June is just around the corner—and is officially Men’s Health Month—so we thought we’d kick it off a little early with one area of concern around men’s health: prostate health.
Okay. So, that may be getting a little personal, but prostate health is an area that needs to be discussed, since more than 30 million men suffer from prostate conditions that can directly and negatively affect their quality of life.
For example, prostatitis—infection of or inflammation of the prostate—is an issue for men of all ages and affects 35 percent of men who are 50 and older. Additionally, over 50 percent of men in their 60s and as many as 90 percent of men in their 70s and beyond have symptoms of an enlarged prostate—benign (noncancerous) prostatic hyperplasia, otherwise known as BPH. What’s more is that, each year, over 230,000 men are diagnosed with prostate cancer and approximately 30,000 of those men will die of prostate cancer.
But what is the prostate? It’s a small gland which rests below the bladder in men’s bodies, and is part of the reproductive system. The prostate surrounds part of the urethra, the tube which transports urine from the bladder, and the normal shape and size of the prostate resembles that of a walnut. However, as a man ages, the prostate can get larger—and that can be a problem. In fact, by the time a man reaches age 40, the prostate gland can have increased from the size of a walnut to the size of an apricot. By the time a man is 60 years old, the prostate could be the size of a lemon.
The increase in size of the prostate, since it surrounds part of the urethra, can lead to problems with passing urine—a problem that typically doesn’t occur in men until they are 50 or older, but can happen earlier. An enlarged prostate (BPH) is common, too, and eight out of every 10 men will eventually develop an enlarged prostate. Some of the symptoms of an enlarged prostate include trouble starting to urinate; having to urinate frequently, especially at night; feeling a sudden urge to urinate or feeling as if the bladder hasn’t emptied completely after urinating; having to stop and start while urinating or having to strain to urinate. Treatment can include everything from “watchful waiting” to see if symptoms worsen, lifestyle changes such as limiting drinking at night, drug therapy or surgery.

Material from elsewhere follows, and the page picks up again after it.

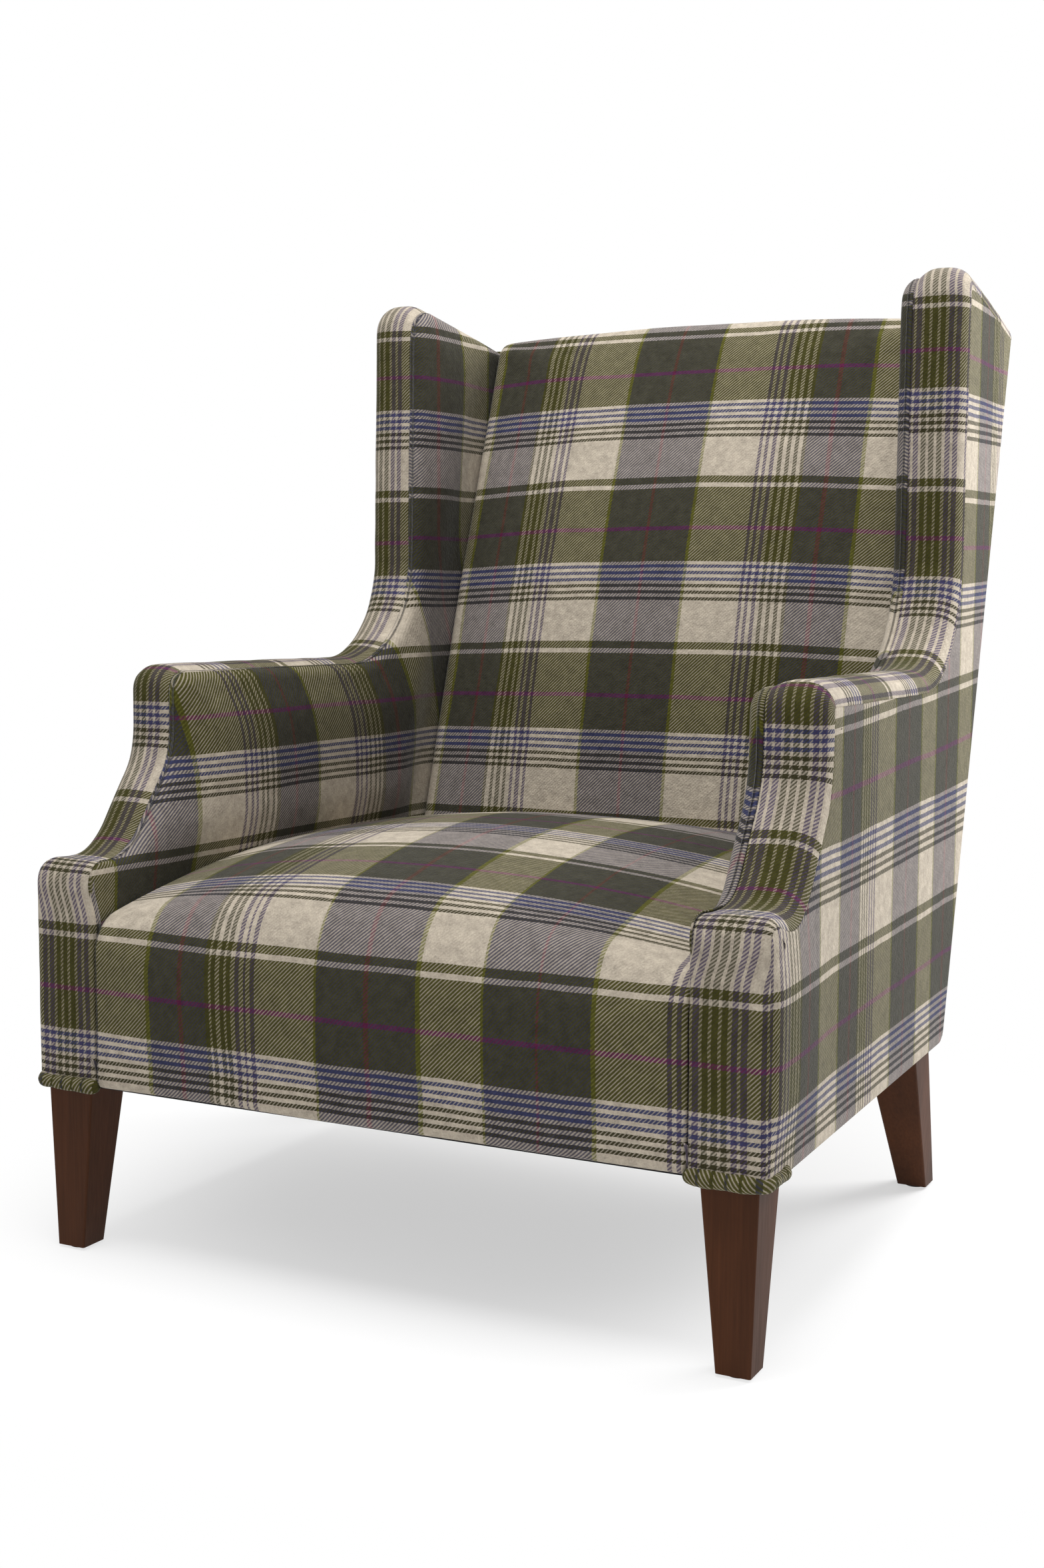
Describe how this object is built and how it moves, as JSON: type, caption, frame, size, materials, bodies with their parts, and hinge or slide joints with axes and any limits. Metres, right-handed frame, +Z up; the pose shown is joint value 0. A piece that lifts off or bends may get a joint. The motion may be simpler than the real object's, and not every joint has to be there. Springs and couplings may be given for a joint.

Likewise, prostatitis can affect men who are late-teens to men of old age. Since it is associated with infection or inflammation, its symptoms include trouble passing urine, painful passing of urine, fever, chills or even sexual problems. Treatment typically includes antibiotics.
You can see why prostate health is an important men’s health topic.
Then there are cranberries’ role in prostate health that men might be interested in. According to Memorial Sloan-Kettering Cancer Center, cranberries have antibacterial, antioxidant and anti-inflammatory properties which can help support men’s prostate health, including cell health in the prostate as well as prostatitis among men with an enlarged prostate.†
Among other studies and reports, The Truth About Prostate Health and Prostate Cancer says that cranberries positively change the pH of urine and “can be an effective complementary treatment for prostatitis.”† Likewise, Mark Stengler, author of The Natural Physician’s Healing Therapies, says that cranberries can help prevent prostate infections because they can block E.coli, the primary bacteria that causes prostatitis.†
The results of another study conducted by Czech researchers pointed out that men taking a cranberry supplement had their urinary symptoms—including flow rate, volume and residual urine in the bladder—improved significantly.† An additional perk was that of the men taking a cranberry supplement, their PSA levels decreased at the end of the study compared to when the study began.† PSA stands for prostate-specific antigen, which is measured by a blood test used to detect early prostate cancer. And the men in the study who didn’t take the cranberry supplement? They saw no improvement in their urinary symptoms or PSA levels.
Also, it’s best not to drink cranberry juice if you’re looking for these kinds of benefits. Why? Cranberry juice typically contains too much sugar and not enough of the nutrients required to benefit either the prostate or the urinary tract.
So, for all the men out there…take good care of yourselves, and have a healthy Men’s Health Month this June!
†These statements have not been evaluated by the Food and Drug Administration.
These products are not intended to diagnose, treat, cure, or prevent any disease.